Tujuan
perkawinan menurut agama Islam ialah untuk memenuhi petunjuk agama dalam rangka
mendirikan keluarga yang harmonis, sejahtera dan bahagia. Harmonis dalam
menggunakan hak dan kewajiban anggota keluarga; sejahtera artinya terciptanya
ketenangan lahir batin disebabkan terpenuhinya keperluan hidup lahir dan
batinnya, sehingga timbullah kebahagiaan, yakni kasih sayang antar anggota
keluarga.
Manusia
diciptakan Allah mempunyai naluri manusiawi yang perlu mendapat pemenuhan.

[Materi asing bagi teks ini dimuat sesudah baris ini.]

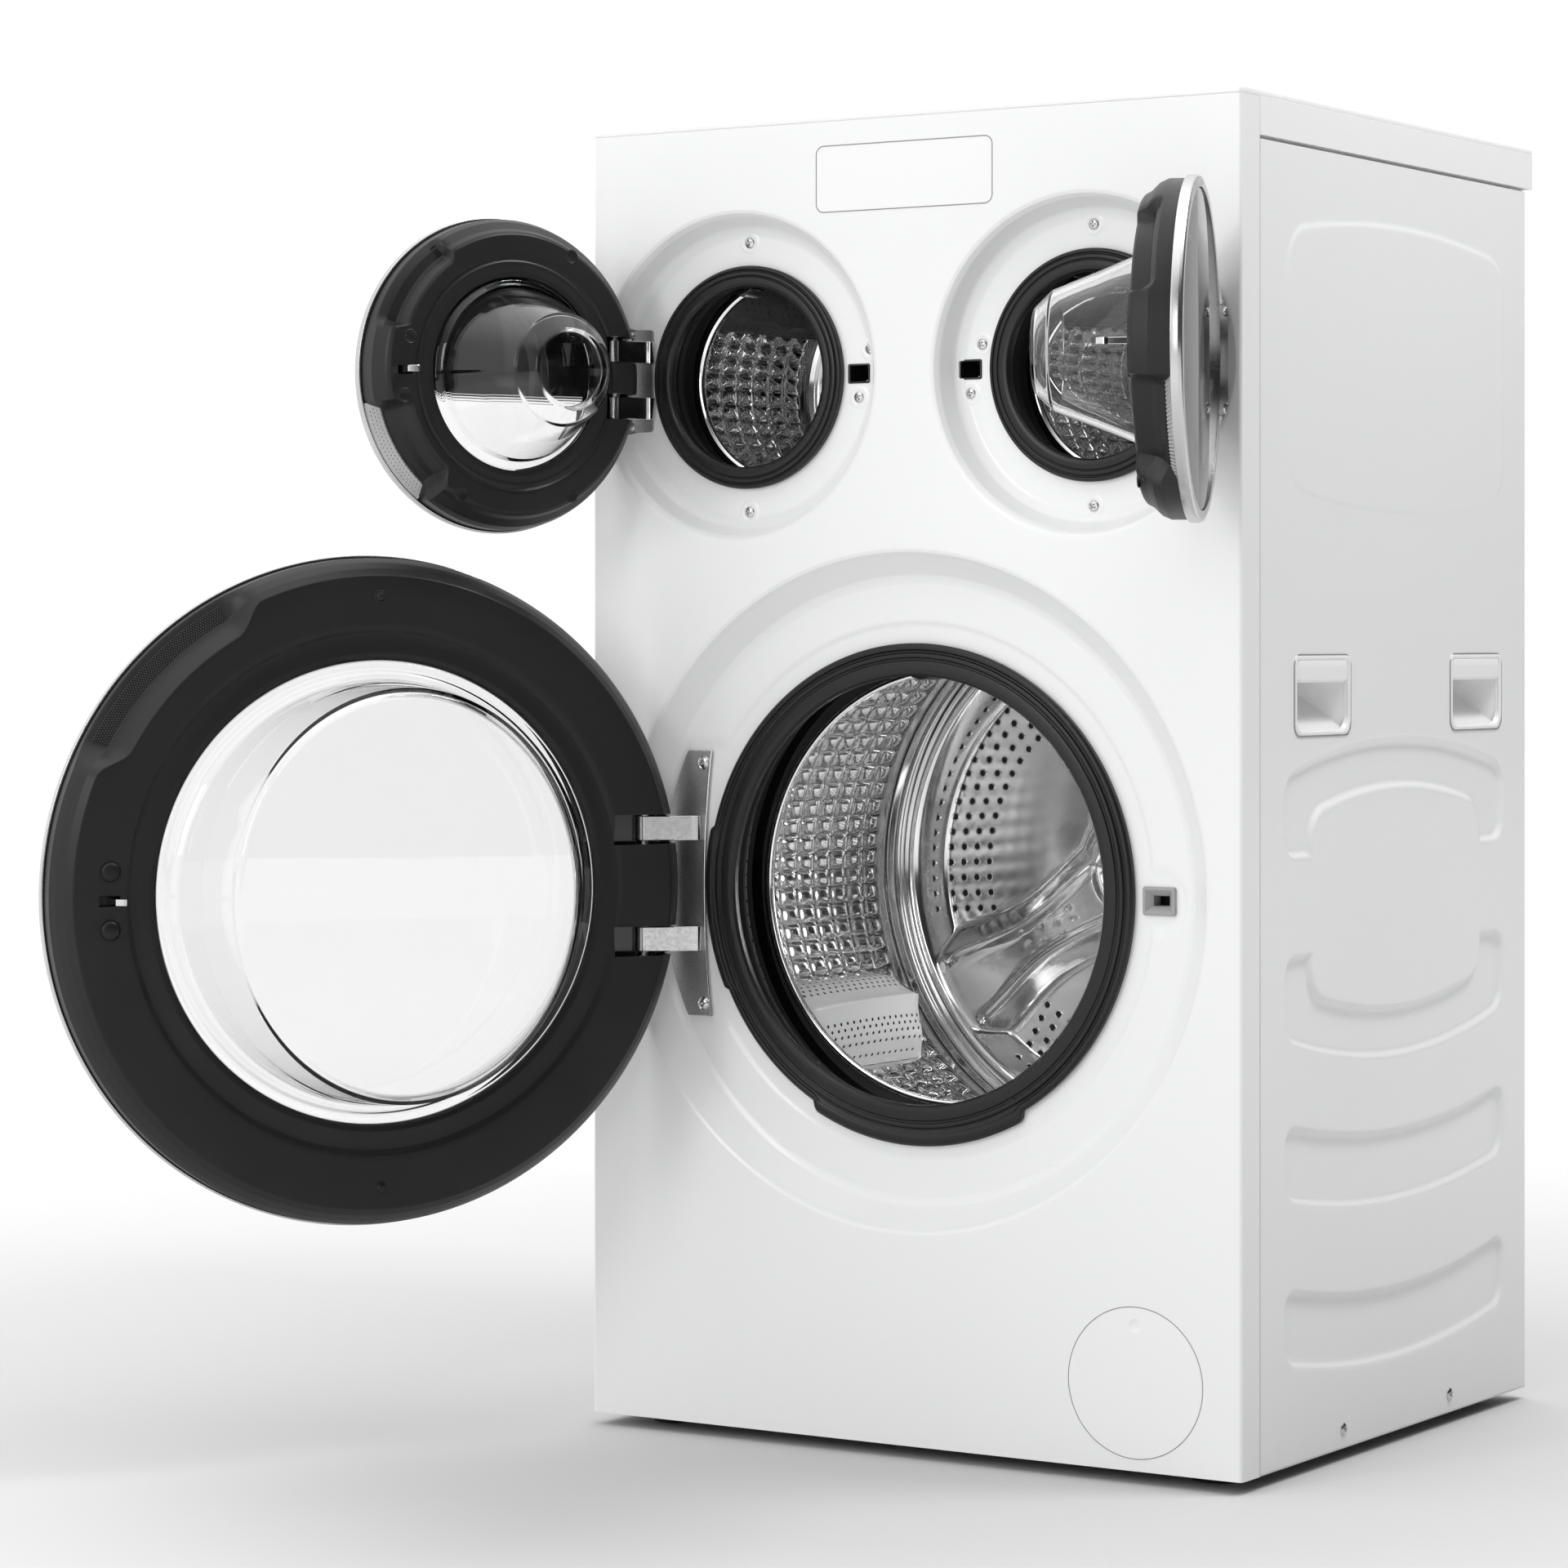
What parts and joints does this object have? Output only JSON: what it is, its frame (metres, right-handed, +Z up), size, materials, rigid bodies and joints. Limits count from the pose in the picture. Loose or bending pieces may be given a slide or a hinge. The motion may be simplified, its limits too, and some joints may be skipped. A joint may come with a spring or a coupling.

Dalam pada itu manusia diciptakan oleh Allah untuk mengabdikan dirinya kepada
Khaliq penciptanya dengan segala aktivitas hidupnya. Pemenuhan naluri manusiawi
manusia yang antara lain keperluan biologisnya termasuk aktivitas hidup, agar
manusia menuruti tujuan kejadiannya, Allah mengatur hidup manusia termasuk
dalam penyaluran biologisnya dengan aturan perkawinan.
Jadi,
aturan perkawinan menurut Islam merupakan tuntunan agama yang perlu mendapat
perhatian, sehingga tujuan melangsungkan perkawinanpun hendaknya ditujukan untuk
memenuhi petunjuk agama. Sehingga kalau diringkas ada dua tujuan orang
melangsungkan perkawinan ialah memenuhi nalurinya dan memenuhi petunjuk agama.[1]
Mengenai
naluri manusia seperti pada ayat 14 surat Ali Imran adalah sebagai berikut:
زين
للناس حب الشهوات من النساء و البنين و القناطير المقنطرة
“Dijadikan indah pada (pandangan) manusia kecintaan kepada
apa-apa yang diingini, yaitu: wanita-wanita, anak-anak, harta yang banyak
....” (QS. Ali Imran: 14).[2]
Dari
ayat ini jelas bahwa manusia mempunyai kecenderungan terhadap cinta wanita,
cinta anak keturunan dan cinta harta kekayaan. Dalam pada itu manusia mempunyai
fitrah mengenal kepada Tuhan sebagaimana tersebut pada surat ar-Rum ayat 30:
فأقم
وجهك للدين حنيفا فطرة الله التي فطر الناس عليها لا تبديل لخلق الله ذلك الدين
القيم و لكن أكثر الناس لا يعلمون
“Maka
hadapkanlah wajahmu dengan lurus kepada agama (Allah); (tetaplah atas) fitrah
Allah yang telah menciptakan manusia menurut fitrah itu. Tidak ada perubahan
pada fitrah Allah. (Itulah) agama yang lurus; tetapi kebanyakan manusia tidak
mengetahui” (QS. ar-Rum: 30)[3]
Dan
perlulah pengenalan terhadap Allah itu dalam bentuk pengamalan agama. Melihat
dua tujuan di atas, dan memperhatikan uraian Imam al-Ghazali dalam Ihya-nya
tentang faedah melangsungkan perkawinan, maka tujuan perkawinan itu dapat
dikembangkan menjadi lima, ialah:
1.
Mendapatkan dan melangsungkan keturunan.
2. Memenuhi hajat manusia menyalurkan
sy4hwatnya dan menumpahkan kasih sayangnya.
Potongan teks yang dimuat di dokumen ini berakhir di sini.